The Cork senior hurlers came knocking ahead of the 2005 season.

“Billy (Morgan) had asked me into the Cork football panel. A member of the Cork hurling backroom then got in touch. At the time, there was definitely a battle between both managements with regard to lads who could play both.

“I was told in no uncertain terms that because certain lads weren’t playing football, James Masters wasn't playing hurling. I didn't have the skill level anyway. No regrets there at all.

“I love the hurling, love still being involved. It is a release for me that I can go down to Nemo, be with my friends, and play something that I enjoy.” 

It helps too when the full-back is a best friend who’d never snarl back at a green flag conceded. The pair are the last survivors from the 2000 junior winning panel.

“He's very good at taking the pressure off,” says Morgan of the man he once lined out as groomsman for.

“Against St Vincent's, my man got two goals and James didn't say a word to me. When I said it to him during a break in play about my man getting two goals, he immediately piped up that one of them was his fault.

“If it is my fault, he'll take some of the blame. And I'll do the same for him then.

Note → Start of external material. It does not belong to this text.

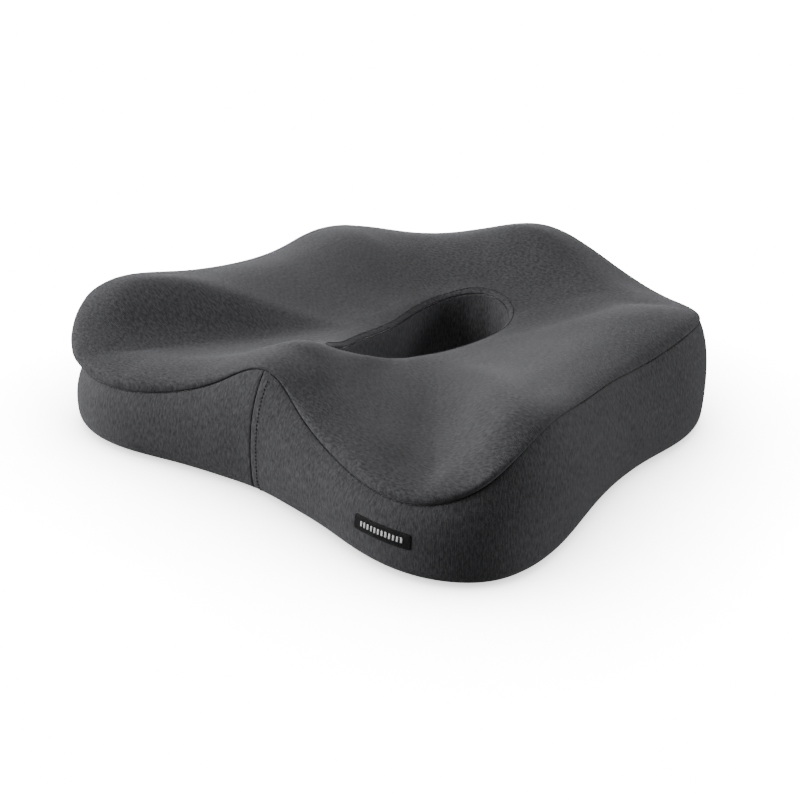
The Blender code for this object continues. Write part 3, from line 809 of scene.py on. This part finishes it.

“It is nice to have James behind me, even if we do bring up the average age quite significantly.” 

Morgan’s goal for 2023 was the London marathon, not the sixth-tier Cork junior hurling championship.

He completed London in a fraction outside three hours. Conor O’Donovan’s leaving for Australia created a full-back vacancy. There’s not too many junior full-forwards who’ll outlast this flying 40-year-old.

“He might be getting older, but he remains a phenomenal athlete,” says Masters.

“This will probably be my last year,” Morgan chimes in. “Hopefully go out with a win.” 

Seán Hayes got a text during the week. Nemo, the text outlined, have appeared in only five adult county hurling finals. The aforementioned junior in 2000 and intermediate in 1918, 28, 71, and 2005. 

“That will tell you that hurling victories are rare out here, so they are well celebrated and badly wanted,” Hayes signs off.